Source: Knowing When Not to Answer: Evaluating Abstention in Multimodal Reasoning Systems

              03 / 03
            

Humans Score 100%, Best AI Scores 60% on This Simple Spatial Puzzle

Imagine sitting at a round dinner table and being asked: if you moved to the chair directly across from you, what would be on your left?

Humans handle that question trivially. In the study, human participants scored 100% on a series of such problems — text-only descriptions of a scene, followed by one or more rotational steps, followed by a question about the resulting view. The best AI model tested, Qwen3-VL, scored about 60%. Every other model was lower. The researchers built a benchmark called VRUBench specifically for this. No images — just words. The twist is that they also looked inside the models to understand why they fail, using a technique called layer-wise probing (running a simple detector through each layer of the AI to see what information it holds at each stage). Here is what they found. The models do encode the direction of a rotation — they 'know' they turned left. But they lose track of their starting orientation as that information travels through the deeper layers of the network. It is like following a map, correctly noting that you turned left twice, but forgetting which direction you were originally facing — so the final answer is wrong even though each individual step seemed fine. One promising finding: the team identified a small set of attention heads (specific processing units inside the model) responsible for this failure. Fine-tuning only those heads improved spatial performance at half the compute cost of retraining the whole model, without hurting performance elsewhere. The catch: VRUBench is text-only and deliberately simple. Real spatial tasks — robotic navigation, reading floor plans, playing strategic games — are far more complex. The gap is real, but we do not yet know whether it reflects a fixable training gap or something deeper about how these models represent space.

Glossary

layer-wise probing — A technique where researchers train a simple classifier at each layer of a neural network to detect what information that layer holds — like taking readings at each floor of a building.

attention heads — Specific processing units inside a transformer model that decide which parts of the input to focus on when producing each output.

chain-of-thought (CoT) — A prompting method that asks an AI to reason step by step before giving a final answer, rather than answering immediately.

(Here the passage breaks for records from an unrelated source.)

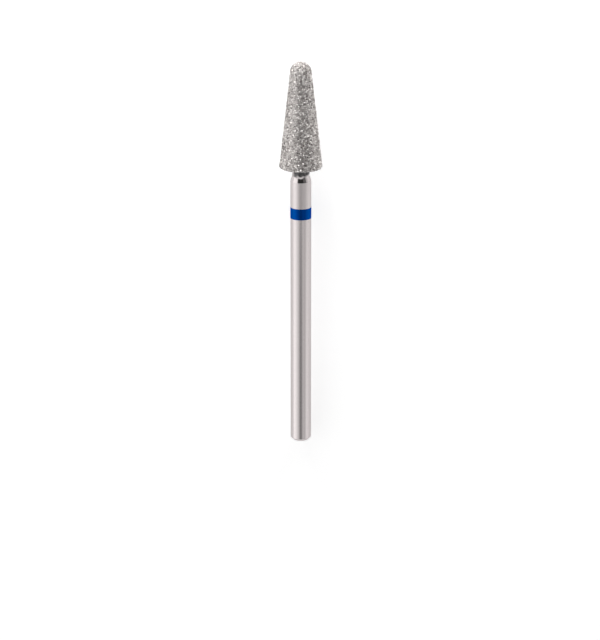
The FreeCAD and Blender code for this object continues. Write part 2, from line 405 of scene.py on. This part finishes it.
def seat_in_bond(tree, value, spread, thick):
    """Moves the scattered points so that each grain's crown is as high as is drawn for it."""
    crown = draw_between(tree, value["Lowest Crown"], value["Highest Crown"], "crown", (1, 3))
    half = calculate(tree, "MULTIPLY", thick, 0.5, (2, 2))
    lift = calculate(tree, "SUBTRACT", crown, half, (3, 2))
    push = add_node(tree, "ShaderNodeVectorMath", (3, 1), operation="SCALE")
    feed(tree, push, Vector=spread.outputs["Normal"], Scale=lift)
    seated = add_node(tree, "GeometryNodeSetPosition", (4, 0))
    feed(tree, seated, Geometry=spread.outputs["Points"], Offset=push.outputs[0])
    return seated.outputs[0]


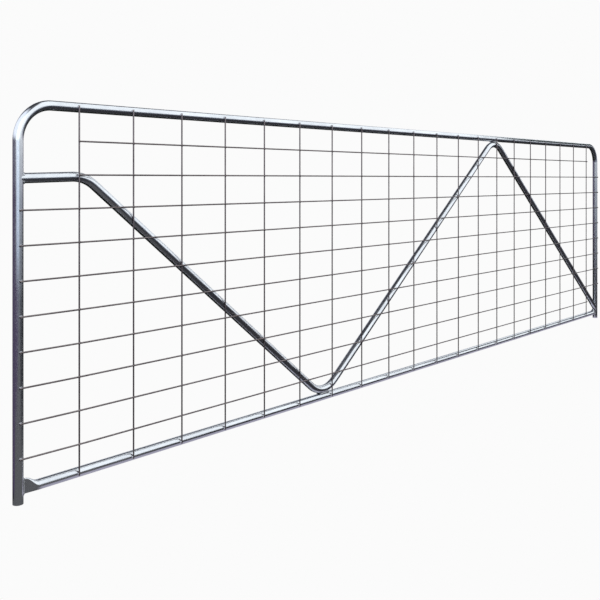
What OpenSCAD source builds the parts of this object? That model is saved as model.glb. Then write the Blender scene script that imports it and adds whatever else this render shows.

Source: How Do LLMs and VLMs Understand Viewpoint Rotation Without Vision? An Interpretability Study

The bigger picture

Put these three papers side by side and a single uncomfortable picture emerges. AI can be made significantly better at a hard task — reading chest scans — when you give it structure: a checklist, specialized tools, step-by-step accountability. That is genuinely useful progress. But the other two papers show what happens without that scaffolding: models that almost never admit uncertainty, and models that cannot reliably track where they are in space even when given only words to work with. These are not small edge-case failures. Knowing when you are wrong and understanding basic spatial perspective are things every competent adult does automatically. The lesson I take from today is not that AI is doomed, but that its current reliability is deeply context-dependent. Build the right structure around it and it performs. Remove that structure and it guesses — confidently, fluently, and often incorrectly. That gap between surface fluency and genuine understanding is the thing worth watching.

What to watch next

The RadAgent team will need to validate against prospective real-world CT data — that is the test that matters for clinical adoption, and it has not happened yet. On the abstention front, watch for benchmarks that move beyond multiple-choice into free-form settings, which is where the failure mode will be most consequential. The open question I would most want answered: can the spatial reasoning gap identified in VRUBench be closed by training on more spatially structured data, or does it require a different architecture altogether?